According to Rob Dietz, chief economist for the National Association of Home Builders, shelter inflation is the component of the Consumer Price Index that weighs the amount paid by renters each month, lodging costs at hotels and something called homeowner equivalent rent, which is a proxy for the estimated cost of owning a home.
“Shelter inflation has been something like 70% of the overall growth in CPI,” Dietz said. “It’s really been the key driver.”
Dietz’s estimation for the U.S. housing deficit was quite a bit smaller than Shindle’s — he put it at 1.5 million rather than 5 million, laying the blame on what he called a lack of “five Ls:”

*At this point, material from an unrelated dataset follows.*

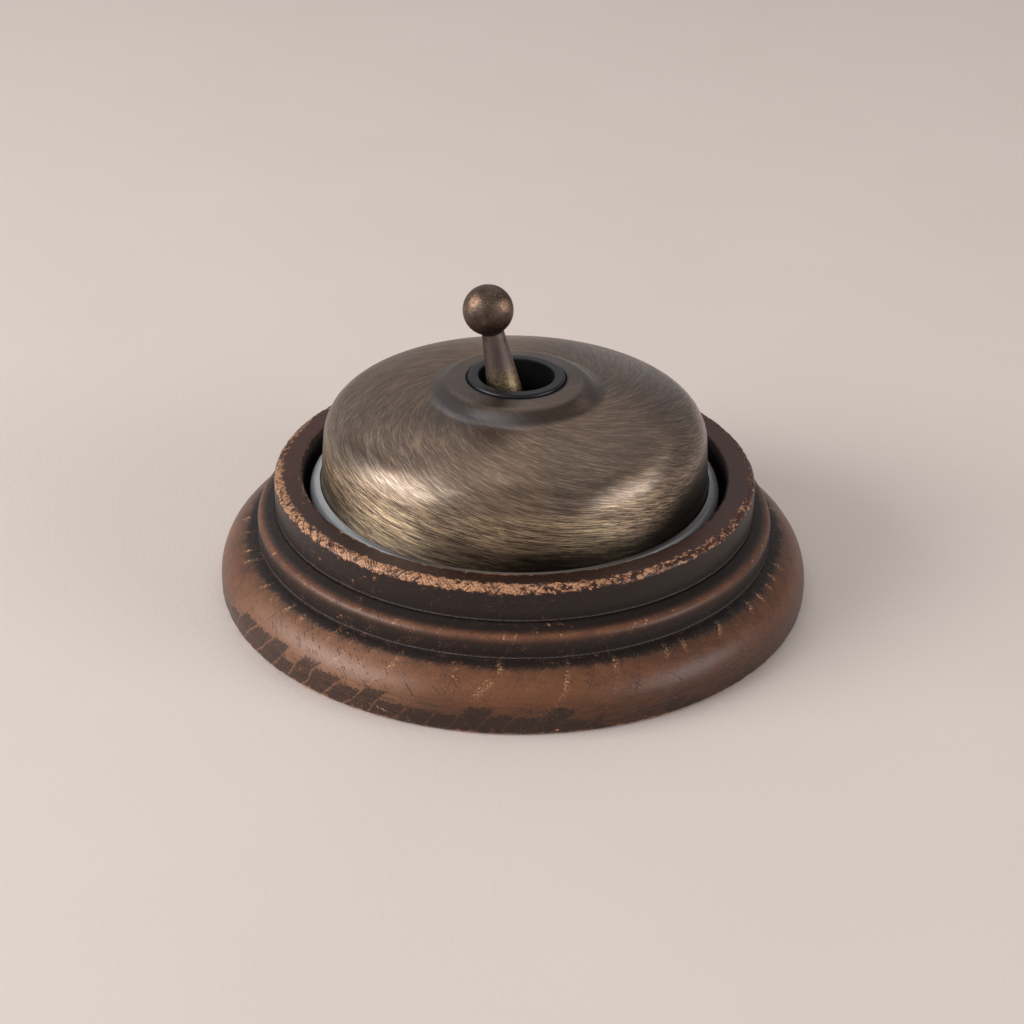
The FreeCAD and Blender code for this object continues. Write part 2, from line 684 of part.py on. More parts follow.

• Lack of lumber: “There’s a 15% effective tariff rate on Canadian lumber, which makes up a third of what we use in the U.S. Tariffs are inflationary,” he said.
• Lack of lending for acquisition development construction financing, the land development loans that fund improvements necessary to convert raw land into construction-ready building sites.
• Lack of skilled labor in the employment market.
• Lack of available lots.
• Legal and regulatory hurdles: Dietz agreed with Dean’s estimate that it can cost a developer $100,000 in permit fees, impact fees and other associated regulatory costs to put a shovel in the ground.
“It represents about 24% of the cost of price for a single-family home,” he said.
Starting shortly before 2013, he said, the housing market was hit with a perfect storm of issues.
“You had supply-side constraints, a housing glut that lasted until about 2014, multidecade lows in single-family home building, and the result was a deficit that will probably take 1.5 million homes to resolve.”
Dietz believes there is one way to tame shelter inflation.
“It’s to build more attainable, more affordable housing,” he said.